The US Naval Air Warfare Center Weapons Center (NAWC WD) enhanced a prototype algorithm, which could coordinate missile and drone swarm attacks, to the point where it can now can ensure several vehicles arrive from different directions on a single target within 250 milliseconds of each other.
By converging on a single target from all sides, a swarm of missiles or loitering munitions could overwhelm an adversary and ensure that an objective is destroyed.
The so-called multi-agent trajectory planner was funded by the Office of Naval Research and NAWC WD.
“It’s really a one-of-a kind algorithm,” said Joan Johnson, executive director of NAWC WD at the Navy League Sea-Air-Space conference in National Harbor on 8 May. The algorithm is designed to direct unmanned air vehicles on a realistic flight path, she says.
“We see a lot of trajectory planners that can do obstacle avoidance and other types of things, but they haven’t taken into account the actual aero-characteristics of agents that have to fly. Getting some small thing to do a 9g turn with your algorithm is not realistic,” says Johnson. “They built in all of the aero-characteristics of the agents [into this algorithm]. You can optimise these trajectories for coordinated time of arrival. You can optimise for minimum time or minimum fuel.”
The algorithm was tested at Yuma Proving Grounds in Arizona using four Navmar Applied Sciences TigerShark UAVs. The UAVs met all mission objectives, says Johnson.
The algorithm should have broad applications, she says.
“You can consider it for weapons and drones or anything where you’ve got homogeneous or heterogeneous combinations of systems,” Johnson says. “We are looking ahead to things like autonomy and how we can leverage the algorithm for things like that. What we are trying to do is build something that is agnostic to how you want to apply it.”
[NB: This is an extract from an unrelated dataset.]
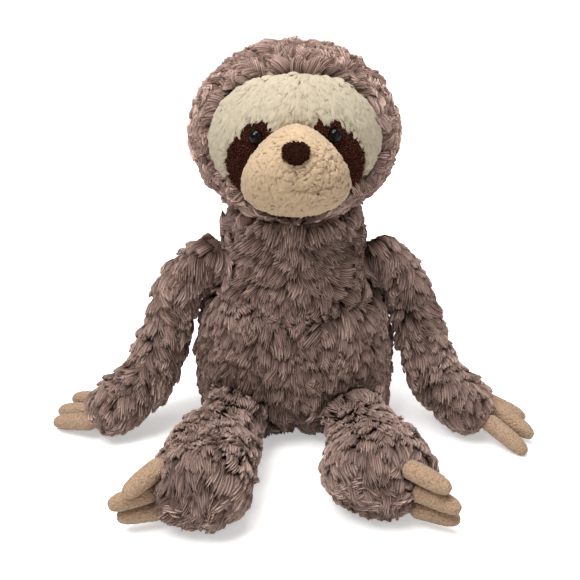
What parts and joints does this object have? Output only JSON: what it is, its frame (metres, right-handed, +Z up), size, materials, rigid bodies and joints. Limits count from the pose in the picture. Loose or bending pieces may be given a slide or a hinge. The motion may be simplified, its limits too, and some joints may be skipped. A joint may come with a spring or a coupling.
{
  "type": "plush sloth",
  "caption": "Seated stuffed sloth in long fur with a pale set-in face, dark eye patches, domed eyes, hanging arms, legs held forward and soft tan claws.",
  "frame": {"origin": "centre of the flat seat face under the torso", "axes": "+X to the viewer's right across the toy, -Y the way the toy faces, +Z up"},
  "size_m": [0.3493, 0.2282, 0.2803],
  "materials": {
    "mauve_fur": "long mauve-brown pile fur",
    "fibre_filling": "loose white polyester fibre",
    "cream_plush": "short cream plush",
    "tan_velour": "short tan velour",
    "dark_brown_velour": "short dark brown velour",
    "black_eye_plastic": "polished black",
    "white_washer_plastic": "plain moulded",
    "pellet_bag_cloth": "tight plain weave"
  },
  "bodies": {
    "torso": {"torso_skin": "mauve_fur", "torso_filling": "fibre_filling", "pellet_bag": "pellet_bag_cloth"},
    "head": {"head_skin": "mauve_fur", "head_filling": "fibre_filling", "brow_panel": "cream_plush", "eye_patch_left": "dark_brown_velour", "eye_patch_right": "dark_brown_velour", "muzzle": "tan_velour", "muzzle_filling": "fibre_filling", "nose": "dark_brown_velour", "eye_left": "black_eye_plastic", "eye_right": "black_eye_plastic", "eye_washer_left": "white_washer_plastic", "eye_washer_right": "white_washer_plastic"},
    "arm_left": {"arm_left_skin": "mauve_fur", "arm_left_filling": "fibre_filling"},
    "arm_right": {"arm_right_skin": "mauve_fur", "arm_right_filling": "fibre_filling"},
    "leg_left": {"leg_left_skin": "mauve_fur", "leg_left_filling": "fibre_filling"},
    "leg_right": {"leg_right_skin": "mauve_fur", "leg_right_filling": "fibre_filling"},
    "left_hand_claw_front": {"left_hand_claw_front": "tan_velour"},
    "left_hand_claw_middle": {"left_hand_claw_middle": "tan_velour"},
    "left_hand_claw_back": {"left_hand_claw_back": "tan_velour"},
    "right_hand_claw_front": {"right_hand_claw_front": "tan_velour"},
    "right_hand_claw_middle": {"right_hand_claw_middle": "tan_velour"},
    "right_hand_claw_back": {"right_hand_claw_back": "tan_velour"},
    "left_foot_claw_top": {"left_foot_claw_top": "tan_velour"},
    "left_foot_claw_middle": {"left_foot_claw_middle": "tan_velour"},
    "left_foot_claw_bottom": {"left_foot_claw_bottom": "tan_velour"},
    "right_foot_claw_top": {"right_foot_claw_top": "tan_velour"},
    "right_foot_claw_middle": {"right_foot_claw_middle": "tan_velour"},
    "right_foot_claw_bottom": {"right_foot_claw_bottom": "tan_velour"}
  },
  "joints": [
    {"name": "neck_turn", "type": "hinge", "parent": "torso", "child": "head", "pos_m": [0, 0.005, 0.165], "axis": [0, 0, 1], "range_deg": [-45, 45], "stiffness_Nm_per_rad": 0.05},
    {"name": "shoulder_left_swing", "type": "hinge", "parent": "torso", "child": "arm_left", "pos_m": [-0.0605, 0.003, 0.129], "axis": [-1, 0, 0], "range_deg": [-40, 120]},
    {"name": "shoulder_right_swing", "type": "hinge", "parent": "torso", "child": "arm_right", "pos_m": [0.0605, 0.003, 0.129], "axis": [-1, 0, 0], "range_deg": [-40, 120]},
    {"name": "hip_left_lift", "type": "hinge", "parent": "torso", "child": "leg_left", "pos_m": [-0.043, -0.051, 0.0265], "axis": [-1, 0, 0], "range_deg": [-75, 40]},
    {"name": "hip_right_lift", "type": "hinge", "parent": "torso", "child": "leg_right", "pos_m": [0.043, -0.051, 0.0265], "axis": [-1, 0, 0], "range_deg": [-75, 40]},
    {"name": "left_hand_claw_front_bend", "type": "hinge", "parent": "arm_left", "child": "left_hand_claw_front", "pos_m": [-0.14857, -0.03475, 0.01423], "axis": [-0.3931, -0.912, -0.117], "range_deg": [-15, 15], "stiffness_Nm_per_rad": 0.002},
    {"name": "left_hand_claw_middle_bend", "type": "hinge", "parent": "arm_left", "child": "left_hand_claw_middle", "pos_m": [-0.14926, -0.02057, 0.01392], "axis": [-0.4646, -0.8744, -0.1396], "range_deg": [-15, 15], "stiffness_Nm_per_rad": 0.002},
    {"name": "left_hand_claw_back_bend", "type": "hinge", "parent": "arm_left", "child": "left_hand_claw_back", "pos_m": [-0.14217, -0.00923, 0.01621], "axis": [-0.5359, -0.8292, -0.1586], "range_deg": [-15, 15], "stiffness_Nm_per_rad": 0.002},
    {"name": "right_hand_claw_front_bend", "type": "hinge", "parent": "arm_right", "child": "right_hand_claw_front", "pos_m": [0.14118, -0.04088, 0.01651], "axis": [0.5183, 0.8308, -0.2027], "range_deg": [-15, 15], "stiffness_Nm_per_rad": 0.002},
    {"name": "right_hand_claw_middle_bend", "type": "hinge", "parent": "arm_right", "child": "right_hand_claw_middle", "pos_m": [0.14678, -0.02679, 0.01902], "axis": [0.4946, 0.8573, -0.1432], "range_deg": [-15, 15], "stiffness_Nm_per_rad": 0.002},
    {"name": "right_hand_claw_back_bend", "type": "hinge", "parent": "arm_right", "child": "right_hand_claw_back", "pos_m": [0.14105, -0.01142, 0.01857], "axis": [0.3648, 0.9303, -0.0385], "range_deg": [-15, 15], "stiffness_Nm_per_rad": 0.002},
    {"name": "left_foot_claw_top_bend", "type": "hinge", "parent": "leg_left", "child": "left_foot_claw_top", "pos_m": [-0.08625, -0.1408, 0.04579], "axis": [-0.2353, -0.2003, 0.9511], "range_deg": [-15, 15], "stiffness_Nm_per_rad": 0.002},
    {"name": "left_foot_claw_middle_bend", "type": "hinge", "parent": "leg_left", "child": "left_foot_claw_middle", "pos_m": [-0.09164, -0.14249, 0.02871], "axis": [-0.132, -0.044, 0.9903], "range_deg": [-15, 15], "stiffness_Nm_per_rad": 0.002},
    {"name": "left_foot_claw_bottom_bend", "type": "hinge", "parent": "leg_left", "child": "left_foot_claw_bottom", "pos_m": [-0.08665, -0.14031, 0.01374], "axis": [-0.034, -0.008, 0.9994], "range_deg": [-15, 15], "stiffness_Nm_per_rad": 0.002},
    {"name": "right_foot_claw_top_bend", "type": "hinge", "parent": "leg_right", "child": "right_foot_claw_top", "pos_m": [0.07338, -0.14191, 0.04507], "axis": [-0.0602, 0.2695, -0.9611], "range_deg": [-15, 15], "stiffness_Nm_per_rad": 0.002},
    {"name": "right_foot_claw_middle_bend", "type": "hinge", "parent": "leg_right", "child": "right_foot_claw_middle", "pos_m": [0.07964, -0.14286, 0.02857], "axis": [0.0013, 0.2209, -0.9753], "range_deg": [-15, 15], "stiffness_Nm_per_rad": 0.002},
    {"name": "right_foot_claw_bottom_bend", "type": "hinge", "parent": "leg_right", "child": "right_foot_claw_bottom", "pos_m": [0.07956, -0.13779, 0.01275], "axis": [0.0362, 0.1813, -0.9828], "range_deg": [-15, 15], "stiffness_Nm_per_rad": 0.002}
  ]
}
NAWC WD’s trajectory planner algorithm dovetails with autonomy swarm work that is being done by the US Naval Research Laboratory (NRL). The lab is experimenting with flight control software programs that autonomously coordinate swarms of small unmanned blimps.
NRL
The NRL’s work is inspired by the swarm behaviour of animals. Possible applications include using swarms for intelligence, surveillance and reconnaissance, search and rescue, and perimeter defence, says Don Sofge, computer scientist and roboticist with the lab.
“We’ll have a behavior where the agents will respond to one another, such that they stay fairly close, but they avoid colliding with one another,” he says. “They’ll respond to an intruder by surrounding the intruder. This behaviour allows us to use them to protect assets.”
To improve the UAV’s functionality, the lab is looking at adding ultrasonic range, camera and acoustic sensors, as well as inertial measurement units.
Autonomy offers advantages to a swarm, especially in a war zone where UAVs could be lost to enemy fire.
“The nice thing is you can have a variable number of agents. And if you lose some of them the overall behavior of the swarm stays the same,” says Sofge. “Or, if you double the number, the behaviour stays the same.”